» **TASK GOAL**:
Start at the line that has "const casting = new" and stop at the line that has "cad_parts[node].hide_render = cad_parts[node].hide_viewport". Print those lines and all lines between them exactly, and nothing more.

» **DATASET SECTION**:
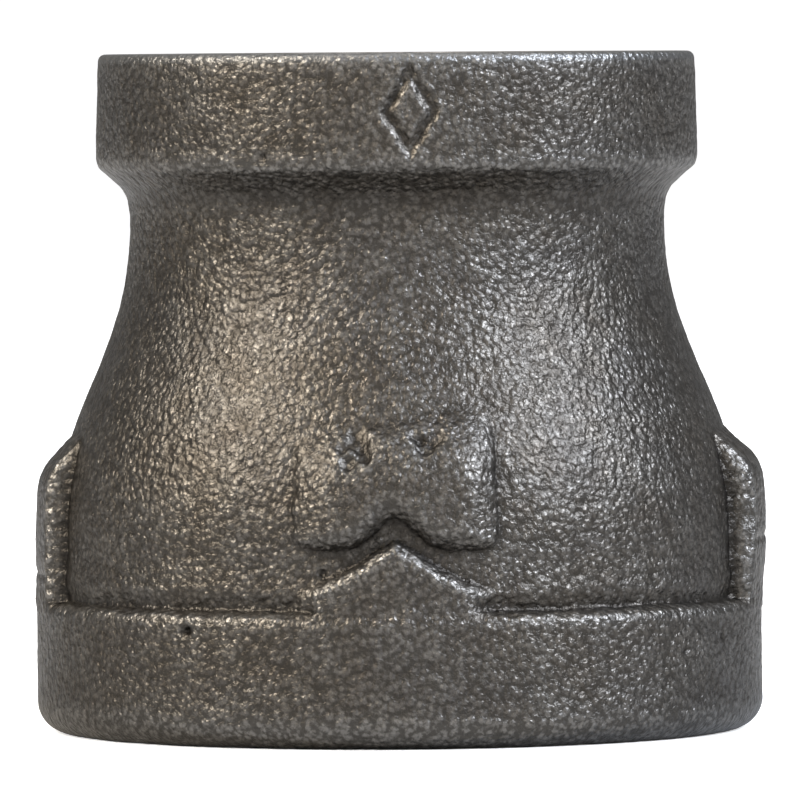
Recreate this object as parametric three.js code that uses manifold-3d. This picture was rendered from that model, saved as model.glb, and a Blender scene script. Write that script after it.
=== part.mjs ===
// Reducing coupling in malleable iron, pipe size 1 x 3/4, class 150: one hollow casting with a
// banded socket at each end, a bell-shaped body between them, and four wrench pads round it.
// Both sockets hold a real taper pipe thread, cut as a helical groove.
// Millimetres, +Z up along the bore, origin at the centre of the large end's face.
import * as THREE from "three";
import { mergeVertices } from "three/addons/utils/BufferGeometryUtils.js";
import Module from "manifold-3d";

const wasm = await Module();
wasm.setup();

// Overall size
const LENGTH = 42.86; // 1-11/16 in, face to face
const OUTER_FACETS = 56;
const BORE_FACETS = 28;

// Large end: a plain band, a generous outer corner and a ledge above it
const LARGE_BAND = { radius: 22.98, width: 8.1, cornerRound: 1.93, ledgeRound: 0.45 };
const LEDGE_FILLET = 0.7;

// Small end: a band with a 45 degree underside
const SMALL_BAND = { radius: 19.05, width: 6.95, topRound: 0.5, cornerRound: 0.55, undercut: 1.5 };
const NECK_FILLET = 1.2;
const NECK_FILLET_DROP = 0.25; // from the end of the underside down to the fillet's centre

// Bell: an S-curve from the straight shoulder up to the neck
const SHOULDER_RADIUS = 21.8;
const NECK_RADIUS = 16.96;
const BELL = { bottom: 12.45, lowerHandle: 20.47, upperHandle: 24.0, top: 31.79 };

// Wrench pads. The front and back ones are notched, with a gusset below that rises into the notch.
// The two side ones run on down to the band. Half widths and heights in the view onto each
const PAD = { halfWidth: 6.7, bottom: 12.3, top: 21.5, notchHalfWidth: 3.0, notchTop: 14.3 };
const GUSSET = { halfWidth: 8.3, apex: 12.85 };
const PAD_SINK = 0.6; // how far gussets and side pads run down into the band
const PAD_FOOT = { inset: 0.3, below: 1, above: 0.4 }; // where the drum of pads leaves the band
const PAD_RADIUS = 23.05;
const PAD_SHOULDER = { start: 15.25, round: 3.6, slope: 3.4 };
const PAD_ROOT = 18.6; // the pads are rooted in the wall from this distance off the axis
const PAD_REACH = 25;

// Taper pipe threads: major radius at the mouth, pitch and depth of full thread
const TAPER = 1 / 32; // change of radius along the axis
const THREAD_DEPTH = 0.76; // in pitches
const FLANK = THREE.MathUtils.degToRad(30);
const THREAD_LEAD = 1.25; // pitches of groove that run outside the mouth
const THREAD_RUN_ON = 0.5; // and past the inner end
const LARGE_THREAD = { major: 16.61, pitch: 25.4 / 11.5, length: 15.2, chamferRadius: 17.45 };
const SMALL_THREAD = { major: 13.285, pitch: 25.4 / 14, length: 13.3, chamferRadius: 14.05 };

// Cored waterway between the threads
const CORE = { largeRadius: 17.35, smallRadius: 13.7, largeTop: 17.6, smallBottom: 28.4 };
const CORE_HANDLE = { lower: 22.2, upper: 24.2 };
const CORE_FLARE = 1.3; // height over which the wall widens from the large thread to the core

const BEYOND = 4; // how far cutters run past the end faces
const OVERCUT = 0.06; // how far thread flanks run past the bore's wall, into the bore
const THREAD_TOOL_BACK = 0.8; // thickness of the thread cutter behind its flanks

// The minor radius of a thread at a distance in from its mouth.
function minorRadius(thread, depth) {
  return thread.major - THREAD_DEPTH * thread.pitch - TAPER * depth;
}

const point = (radius, z) => new THREE.Vector2(radius, z);

// Points of an arc in the profile plane, from one angle to another in degrees.
function arc(radius, z, round, from, to, steps) {
  const [a, b] = [from, to].map(THREE.MathUtils.degToRad);
  return new THREE.EllipseCurve(radius, z, round, round, a, b, b < a).getPoints(steps);
}

// A solid of revolution about +Z from a profile that starts and ends on the axis.
function turned(profile, facets) {
  return new THREE.LatheGeometry(profile, facets).rotateX(Math.PI / 2);
}

// A closed geometry as a manifold-3d solid.
function solid(geometry) {
  const bare = geometry.clone();
  bare.deleteAttribute("normal");
  bare.deleteAttribute("uv");
  const merged = mergeVertices(bare);
  const triVerts = new Uint32Array(merged.index.array);
  const vertProperties = merged.attributes.position.array;
  return new wasm.Manifold(new wasm.Mesh({ numProp: 3, vertProperties, triVerts }));
}

// A manifold-3d solid as a geometry.
function geometryOf(made) {
  const mesh = made.getMesh();
  const geometry = new THREE.BufferGeometry();
  geometry.setAttribute("position", new THREE.BufferAttribute(mesh.vertProperties, 3));
  geometry.setIndex(new THREE.BufferAttribute(mesh.triVerts, 1));
  geometry.computeVertexNormals();
  return geometry;
}

// Outside of the casting, without its pads.
function blank() {
  const { radius: large, width, cornerRound, ledgeRound } = LARGE_BAND;
  const { radius: small, topRound, cornerRound: lip, undercut } = SMALL_BAND;
  const bandBottom = LENGTH - SMALL_BAND.width;
  const diagonal = Math.SQRT1_2;
  const lipEnd = point(small - lip + lip * diagonal, bandBottom + lip - lip * diagonal);
  const bell = new THREE.CubicBezierCurve(
    point(SHOULDER_RADIUS, BELL.bottom),
    point(SHOULDER_RADIUS, BELL.lowerHandle),
    point(NECK_RADIUS, BELL.upperHandle),
    point(NECK_RADIUS, BELL.top),
  );
  // The 45 degree underside runs down from the lip and turns into the neck through a fillet.
  const filletCentre = point(NECK_RADIUS + NECK_FILLET, lipEnd.y - undercut - NECK_FILLET_DROP);
  const profile = [
    point(0, 0),
    ...arc(large - cornerRound, cornerRound, cornerRound, -90, 0, 4),
    ...arc(large - ledgeRound, width - ledgeRound, ledgeRound, 0, 90, 2),
    ...arc(SHOULDER_RADIUS + LEDGE_FILLET, width + LEDGE_FILLET, LEDGE_FILLET, -90, -180, 3),
    ...bell.getPoints(9),
    ...arc(filletCentre.x, filletCentre.y, NECK_FILLET, 180, 135, 2),
    ...arc(small - lip, bandBottom + lip, lip, -45, 0, 1),
    ...arc(small - topRound, LENGTH - topRound, topRound, 0, 90, 2),
    point(0, LENGTH),
  ];
  return solid(turned(profile, OUTER_FACETS));
}

// Everything that the pads and gussets may fill: a drum with a rounded, 45 degree upper shoulder.
function padEnvelope() {
  const { start, round, slope } = PAD_SHOULDER;
  const curve = arc(PAD_RADIUS - round, start, round, 0, 45, 4);
  const slopeStart = curve[curve.length - 1];
  const slopeEnd = point(slopeStart.x - slope, slopeStart.y + slope);
  const profile = [
    point(0, LARGE_BAND.width - PAD_FOOT.below),
    point(LARGE_BAND.radius - PAD_FOOT.inset, LARGE_BAND.width - PAD_FOOT.below),
    point(PAD_RADIUS, LARGE_BAND.width + PAD_FOOT.above),
    ...curve,
    slopeEnd,
    point(0, slopeEnd.y),
  ];
  return solid(turned(profile, OUTER_FACETS));
}

// A front-view outline pushed through the front wall, from PAD_ROOT out to PAD_REACH.
function frontPrism(outline) {
  const shape = new THREE.Shape(outline.map(([x, z]) => point(x, z)));
  const prism = new THREE.ExtrudeGeometry(shape, {
    depth: PAD_REACH - PAD_ROOT,
    bevelEnabled: false,
    steps: 1,
  });
  return prism.rotateX(Math.PI / 2).translate(0, -PAD_ROOT, 0);
}

// The four pads. On the front and back a gusset rises from the band into the pad's notch.
function padsAndGussets() {
  const { halfWidth, bottom, top, notchHalfWidth, notchTop } = PAD;
  const base = LARGE_BAND.width - PAD_SINK;
  const notchedPad = [
    [-halfWidth, bottom],
    [-notchHalfWidth, bottom],
    [0, notchTop],
    [notchHalfWidth, bottom],
    [halfWidth, bottom],
    [halfWidth, top],
    [-halfWidth, top],
  ];
  const gusset = [
    [-GUSSET.halfWidth, base],
    [GUSSET.halfWidth, base],
    [0, GUSSET.apex],
  ];
  const sidePad = [
    [-halfWidth, base],
    [halfWidth, base],
    [halfWidth, top],
    [-halfWidth, top],
  ];
  const sides = [[notchedPad, gusset], [sidePad], [notchedPad, gusset], [sidePad]];
  const pieces = sides.flatMap((outlines, side) =>
    outlines.map((outline) => solid(frontPrism(outline).rotateZ((side * Math.PI) / 2))),
  );
  return pieces.reduce((all, piece) => all.add(piece)).intersect(padEnvelope());
}

// The space inside: a chamfered taper bore at each end and the cored bell between them.
function waterway() {
  const deepLarge = LARGE_THREAD.length;
  const deepSmall = LENGTH - SMALL_THREAD.length;
  const largeMouth = chamferEnd(LARGE_THREAD);
  const smallMouth = chamferEnd(SMALL_THREAD);
  const core = new THREE.CubicBezierCurve(
    point(CORE.largeRadius, CORE.largeTop),
    point(CORE.largeRadius, CORE_HANDLE.lower),
    point(CORE.smallRadius, CORE_HANDLE.upper),
    point(CORE.smallRadius, CORE.smallBottom),
  );
  const profile = [
    point(0, -BEYOND),
    point(LARGE_THREAD.chamferRadius + BEYOND, -BEYOND),
    largeMouth,
    point(minorRadius(LARGE_THREAD, deepLarge), deepLarge),
    point(CORE.largeRadius, deepLarge + CORE_FLARE),
    ...core.getPoints(6),
    point(minorRadius(SMALL_THREAD, SMALL_THREAD.length), deepSmall),
    point(smallMouth.x, LENGTH - smallMouth.y),
    point(SMALL_THREAD.chamferRadius + BEYOND, LENGTH + BEYOND),
    point(0, LENGTH + BEYOND),
  ];
  return solid(turned(profile, BORE_FACETS));
}

// Where a socket's 45 degree chamfer meets the minor radius, as a radius and a depth.
function chamferEnd(thread) {
  const depth = (thread.chamferRadius - minorRadius(thread, 0)) / (1 - TAPER);
  return point(minorRadius(thread, depth), depth);
}

// The centre line of a thread groove: a right-hand conical helix that narrows with depth.
class ThreadHelix extends THREE.Curve {
  constructor(thread, turns, lead) {
    super();
    Object.assign(this, { thread, turns, lead });
  }
  getPoint(t, target = new THREE.Vector3()) {
    const angle = 2 * Math.PI * this.turns * t;
    const depth = this.thread.pitch * this.turns * t - this.lead;
    const radius = this.thread.major - TAPER * depth;
    return target.set(radius * Math.cos(angle), radius * Math.sin(angle), depth);
  }
  // Equal steps of the parameter are equal turns, which keeps the steps on the bore's own facets.
  getUtoTmapping(u) {
    return u;
  }
  // Every section stands in a plane through the axis: first axis outwards, second downwards.
  computeFrenetFrames(steps) {
    const frames = { tangents: [], normals: [], binormals: [] };
    for (let i = 0; i <= steps; i++) {
      const angle = (2 * Math.PI * this.turns * i) / steps;
      frames.tangents.push(new THREE.Vector3(-Math.sin(angle), Math.cos(angle), 0));
      frames.normals.push(new THREE.Vector3(Math.cos(angle), Math.sin(angle), 0));
      frames.binormals.push(new THREE.Vector3(0, 0, -1));
    }
    return frames;
  }
}

// The groove of a thread whose mouth is at z = 0 and which runs up into the part.
function threadGroove(thread) {
  const { pitch, length } = thread;
  const lead = THREAD_LEAD * pitch;
  const turns = Math.ceil((length + lead) / pitch + THREAD_RUN_ON);
  const flankDepth = THREAD_DEPTH * pitch + OVERCUT;
  const mouthHalf = flankDepth * Math.tan(FLANK);
  const inside = flankDepth + THREAD_TOOL_BACK;
  const section = new THREE.Shape(
    [
      [0, 0],
      [-flankDepth, mouthHalf],
      [-inside, mouthHalf],
      [-inside, -mouthHalf],
      [-flankDepth, -mouthHalf],
    ].map(([x, y]) => point(x, y)),
  );
  return new THREE.ExtrudeGeometry(section, {
    extrudePath: new ThreadHelix(thread, turns, lead),
    steps: turns * BORE_FACETS,
    bevelEnabled: false,
  });
}

// The same groove seen from the other end: half a turn about X keeps a right-hand thread right-hand.
function smallThreadGroove() {
  return threadGroove(SMALL_THREAD).rotateX(Math.PI).translate(0, 0, LENGTH);
}

function castingGeometry() {
  const made = blank()
    .add(padsAndGussets())
    .subtract(waterway())
    .subtract(solid(threadGroove(LARGE_THREAD)))
    .subtract(solid(smallThreadGroove()));
  return geometryOf(made);
}

const blackIron = new THREE.MeshStandardMaterial({
  name: "black_malleable_iron",
  color: 0x4b4845,
  roughness: 0.5,
  metalness: 0.8,
});

const casting = new THREE.Mesh(castingGeometry(), blackIron);
casting.name = "coupling_casting";

const coupling = new THREE.Group();
coupling.add(casting);

export default coupling;
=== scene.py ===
"""The looks of the reducing coupling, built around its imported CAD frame.

One fine, closed mesh stands for the faceted casting. Its outside is a grid of rows along the
section and columns round the axis, with the wrench pads, gussets, mark, pits and sand grain as
real relief. Its bore is a coarser grid whose rows follow the pipe threads' helices.
Sizes are millimetres until the vertices are written, in metres, at the end.
"""

import itertools
import math

import bpy
import numpy as np
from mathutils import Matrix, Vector


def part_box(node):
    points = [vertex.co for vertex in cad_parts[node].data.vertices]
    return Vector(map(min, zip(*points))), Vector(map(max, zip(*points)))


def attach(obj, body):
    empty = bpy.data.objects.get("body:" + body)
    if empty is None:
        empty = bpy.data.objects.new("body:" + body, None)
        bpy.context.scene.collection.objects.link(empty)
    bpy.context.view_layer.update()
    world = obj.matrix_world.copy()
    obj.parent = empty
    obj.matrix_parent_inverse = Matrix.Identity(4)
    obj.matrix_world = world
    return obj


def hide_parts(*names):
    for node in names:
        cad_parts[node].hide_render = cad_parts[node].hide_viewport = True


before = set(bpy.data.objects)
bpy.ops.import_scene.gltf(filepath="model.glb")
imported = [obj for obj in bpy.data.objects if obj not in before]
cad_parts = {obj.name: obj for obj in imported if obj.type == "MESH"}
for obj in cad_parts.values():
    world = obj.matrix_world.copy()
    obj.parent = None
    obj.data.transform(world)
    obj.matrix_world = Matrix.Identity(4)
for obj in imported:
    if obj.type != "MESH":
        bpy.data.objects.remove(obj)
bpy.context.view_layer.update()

MM = 0.001
CASTING = "coupling_casting"

# ---------------------------------------------------------------- sizes, in millimetres

low, high = (np.array(corner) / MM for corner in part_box(CASTING))
LENGTH = high[2] - low[2]
PAD_RADIUS = (high[0] - low[0]) / 2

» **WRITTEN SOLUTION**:
const casting = new THREE.Mesh(castingGeometry(), blackIron);
casting.name = "coupling_casting";

const coupling = new THREE.Group();
coupling.add(casting);

export default coupling;
=== scene.py ===
"""The looks of the reducing coupling, built around its imported CAD frame.

One fine, closed mesh stands for the faceted casting. Its outside is a grid of rows along the
section and columns round the axis, with the wrench pads, gussets, mark, pits and sand grain as
real relief. Its bore is a coarser grid whose rows follow the pipe threads' helices.
Sizes are millimetres until the vertices are written, in metres, at the end.
"""

import itertools
import math

import bpy
import numpy as np
from mathutils import Matrix, Vector


def part_box(node):
    points = [vertex.co for vertex in cad_parts[node].data.vertices]
    return Vector(map(min, zip(*points))), Vector(map(max, zip(*points)))


def attach(obj, body):
    empty = bpy.data.objects.get("body:" + body)
    if empty is None:
        empty = bpy.data.objects.new("body:" + body, None)
        bpy.context.scene.collection.objects.link(empty)
    bpy.context.view_layer.update()
    world = obj.matrix_world.copy()
    obj.parent = empty
    obj.matrix_parent_inverse = Matrix.Identity(4)
    obj.matrix_world = world
    return obj


def hide_parts(*names):
    for node in names:
        cad_parts[node].hide_render = cad_parts[node].hide_viewport = True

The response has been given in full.